Return each entry exactly, with none missing.

►

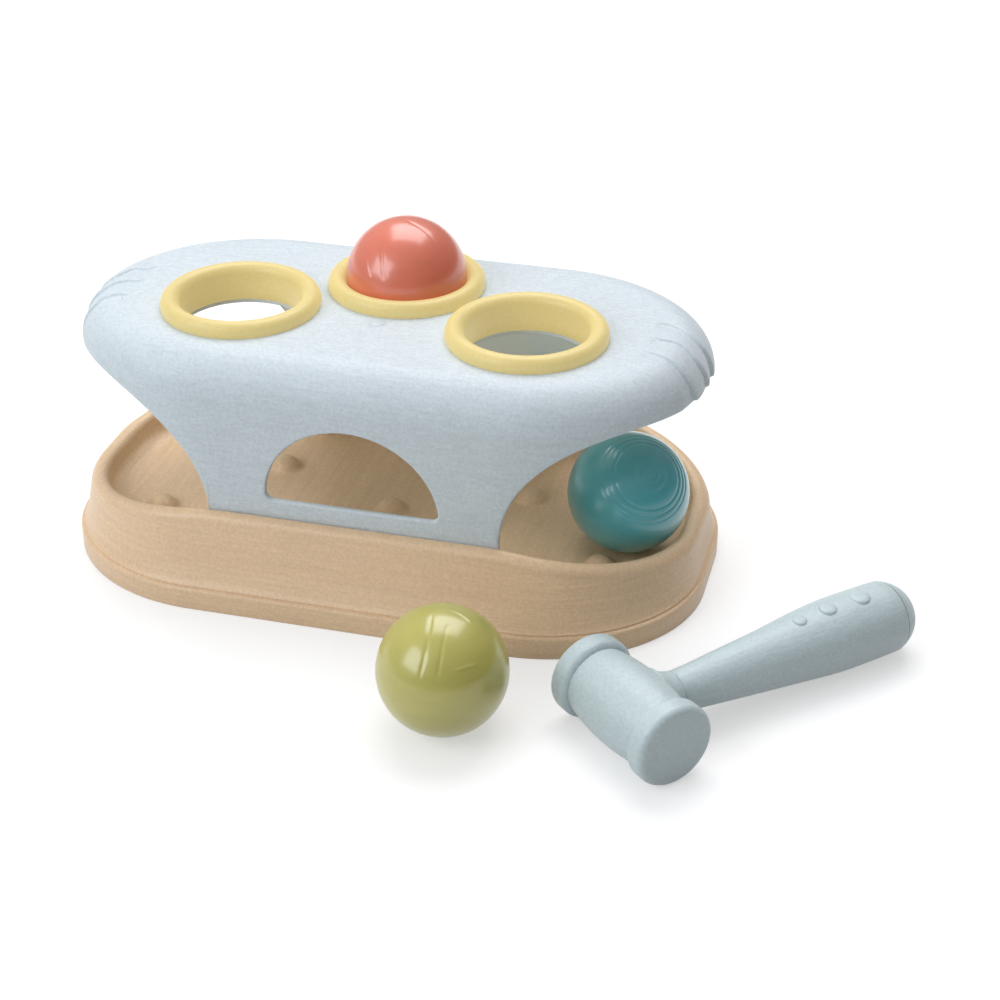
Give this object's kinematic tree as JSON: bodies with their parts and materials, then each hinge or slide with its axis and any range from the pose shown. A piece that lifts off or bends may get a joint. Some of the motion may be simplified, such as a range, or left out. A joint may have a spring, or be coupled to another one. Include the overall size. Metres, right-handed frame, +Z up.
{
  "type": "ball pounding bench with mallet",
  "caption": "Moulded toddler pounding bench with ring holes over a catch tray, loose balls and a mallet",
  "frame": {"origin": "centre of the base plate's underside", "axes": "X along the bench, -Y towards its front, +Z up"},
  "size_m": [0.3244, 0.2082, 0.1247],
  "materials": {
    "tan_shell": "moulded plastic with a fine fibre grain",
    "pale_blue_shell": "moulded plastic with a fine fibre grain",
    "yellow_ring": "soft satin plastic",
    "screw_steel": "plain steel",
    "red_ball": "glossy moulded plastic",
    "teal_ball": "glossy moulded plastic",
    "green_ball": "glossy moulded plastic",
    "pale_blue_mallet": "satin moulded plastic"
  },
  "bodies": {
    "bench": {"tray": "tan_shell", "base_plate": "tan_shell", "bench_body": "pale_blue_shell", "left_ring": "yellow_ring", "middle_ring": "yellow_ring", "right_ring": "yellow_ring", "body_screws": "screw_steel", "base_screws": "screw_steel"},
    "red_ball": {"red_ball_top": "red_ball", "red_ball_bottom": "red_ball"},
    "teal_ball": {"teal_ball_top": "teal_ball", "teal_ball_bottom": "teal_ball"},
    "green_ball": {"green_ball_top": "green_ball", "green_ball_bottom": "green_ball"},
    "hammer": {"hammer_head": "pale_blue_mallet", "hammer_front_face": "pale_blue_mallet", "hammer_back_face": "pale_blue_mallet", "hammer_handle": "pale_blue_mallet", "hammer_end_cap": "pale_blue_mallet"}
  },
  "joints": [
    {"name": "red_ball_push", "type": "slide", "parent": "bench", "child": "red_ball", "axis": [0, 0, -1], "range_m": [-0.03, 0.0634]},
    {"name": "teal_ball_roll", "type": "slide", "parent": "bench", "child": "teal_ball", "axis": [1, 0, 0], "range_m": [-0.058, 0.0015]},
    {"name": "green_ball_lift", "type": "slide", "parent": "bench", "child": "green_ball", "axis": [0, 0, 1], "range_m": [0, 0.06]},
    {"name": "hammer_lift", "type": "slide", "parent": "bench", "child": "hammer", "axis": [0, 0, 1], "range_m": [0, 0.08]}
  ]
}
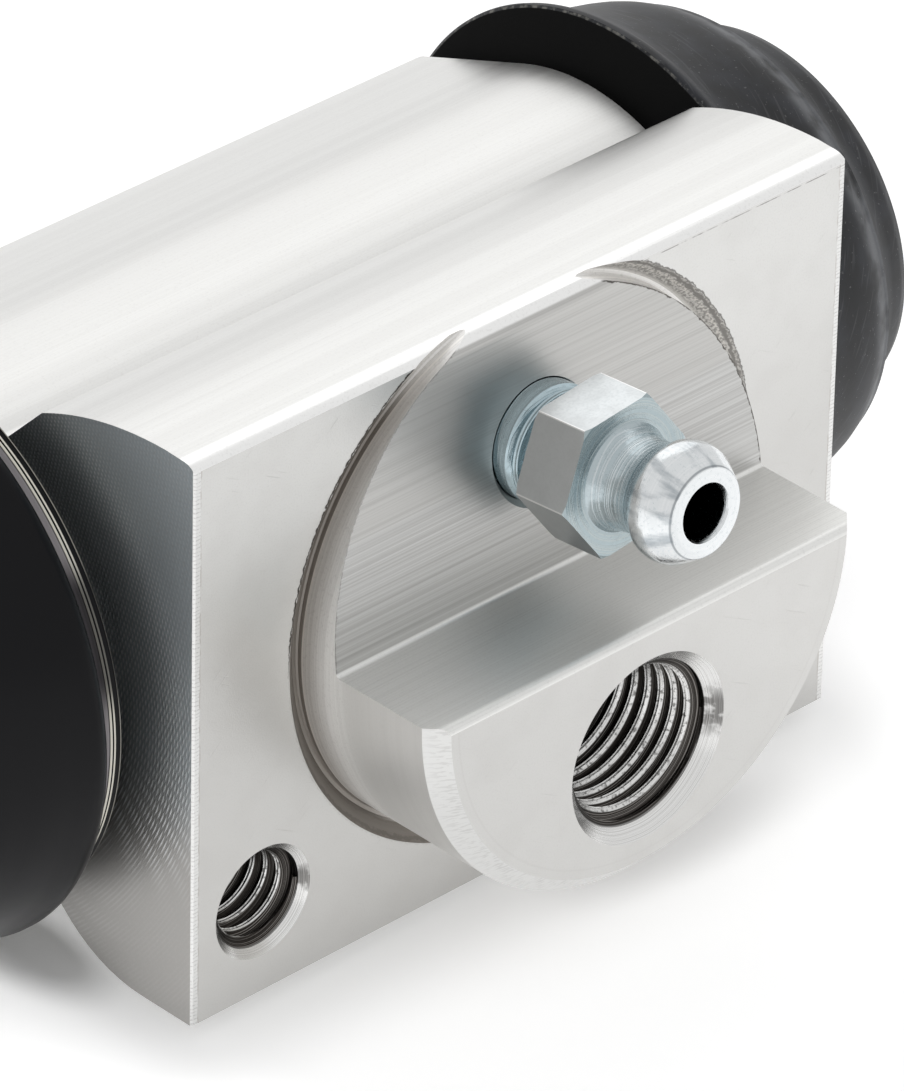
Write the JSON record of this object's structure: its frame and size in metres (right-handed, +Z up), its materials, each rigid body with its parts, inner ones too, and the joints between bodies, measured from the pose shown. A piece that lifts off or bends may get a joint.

◄

Exercise solution
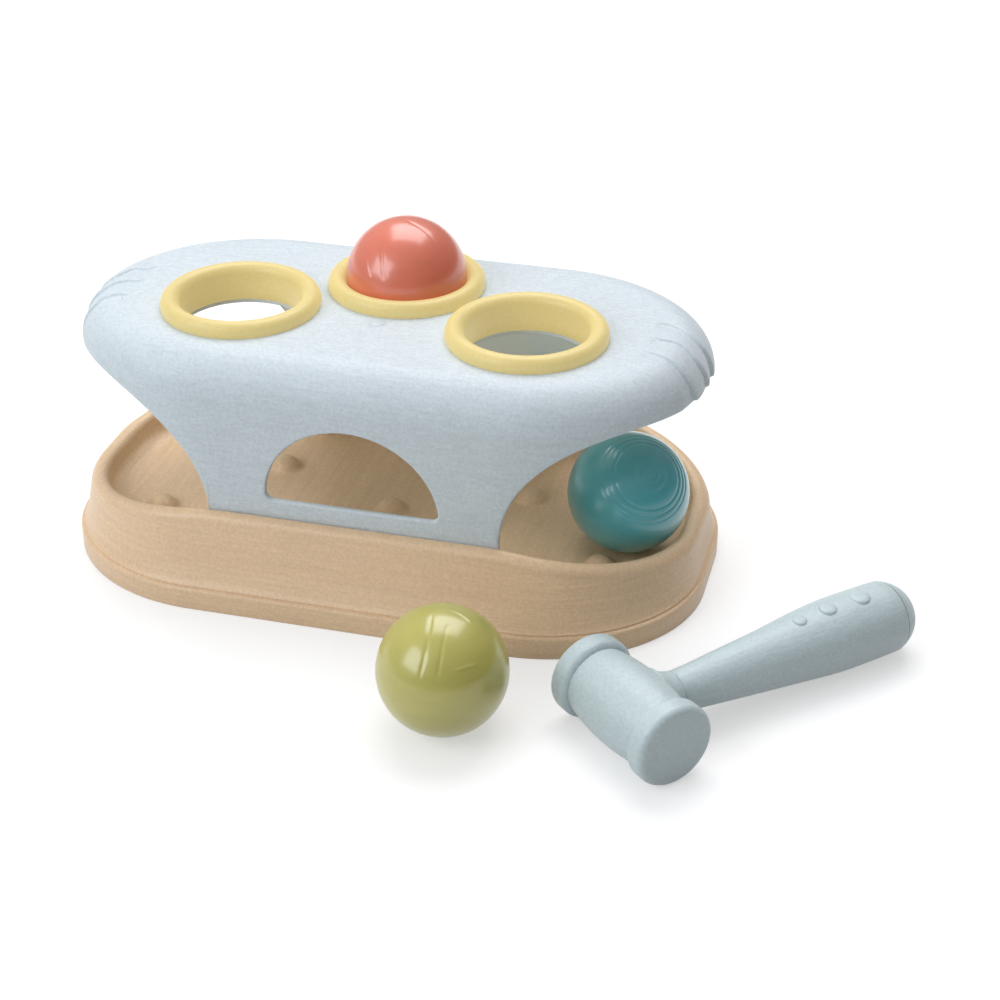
Give this object's kinematic tree as JSON: bodies with their parts and materials, then each hinge or slide with its axis and any range from the pose shown. A piece that lifts off or bends may get a joint. Some of the motion may be simplified, such as a range, or left out. A joint may have a spring, or be coupled to another one. Include the overall size. Metres, right-handed frame, +Z up.
{
  "type": "ball pounding bench with mallet",
  "caption": "Moulded toddler pounding bench with ring holes over a catch tray, loose balls and a mallet",
  "frame": {"origin": "centre of the base plate's underside", "axes": "X along the bench, -Y towards its front, +Z up"},
  "size_m": [0.3244, 0.2082, 0.1247],
  "materials": {
    "tan_shell": "moulded plastic with a fine fibre grain",
    "pale_blue_shell": "moulded plastic with a fine fibre grain",
    "yellow_ring": "soft satin plastic",
    "screw_steel": "plain steel",
    "red_ball": "glossy moulded plastic",
    "teal_ball": "glossy moulded plastic",
    "green_ball": "glossy moulded plastic",
    "pale_blue_mallet": "satin moulded plastic"
  },
  "bodies": {
    "bench": {"tray": "tan_shell", "base_plate": "tan_shell", "bench_body": "pale_blue_shell", "left_ring": "yellow_ring", "middle_ring": "yellow_ring", "right_ring": "yellow_ring", "body_screws": "screw_steel", "base_screws": "screw_steel"},
    "red_ball": {"red_ball_top": "red_ball", "red_ball_bottom": "red_ball"},
    "teal_ball": {"teal_ball_top": "teal_ball", "teal_ball_bottom": "teal_ball"},
    "green_ball": {"green_ball_top": "green_ball", "green_ball_bottom": "green_ball"},
    "hammer": {"hammer_head": "pale_blue_mallet", "hammer_front_face": "pale_blue_mallet", "hammer_back_face": "pale_blue_mallet", "hammer_handle": "pale_blue_mallet", "hammer_end_cap": "pale_blue_mallet"}
  },
  "joints": [
    {"name": "red_ball_push", "type": "slide", "parent": "bench", "child": "red_ball", "axis": [0, 0, -1], "range_m": [-0.03, 0.0634]},
    {"name": "teal_ball_roll", "type": "slide", "parent": "bench", "child": "teal_ball", "axis": [1, 0, 0], "range_m": [-0.058, 0.0015]},
    {"name": "green_ball_lift", "type": "slide", "parent": "bench", "child": "green_ball", "axis": [0, 0, 1], "range_m": [0, 0.06]},
    {"name": "hammer_lift", "type": "slide", "parent": "bench", "child": "hammer", "axis": [0, 0, 1], "range_m": [0, 0.08]}
  ]
}
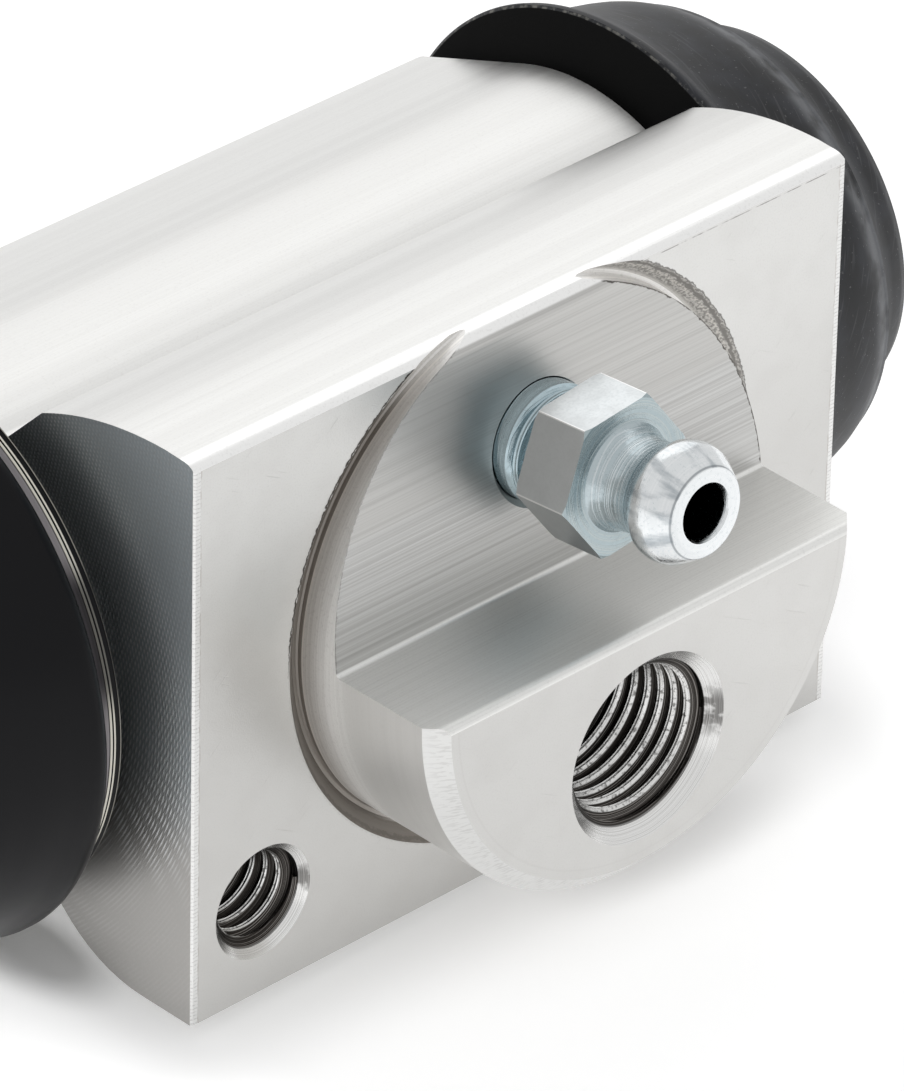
Write the JSON record of this object's structure: its frame and size in metres (right-handed, +Z up), its materials, each rigid body with its parts, inner ones too, and the joints between bodies, measured from the pose shown. A piece that lifts off or bends may get a joint.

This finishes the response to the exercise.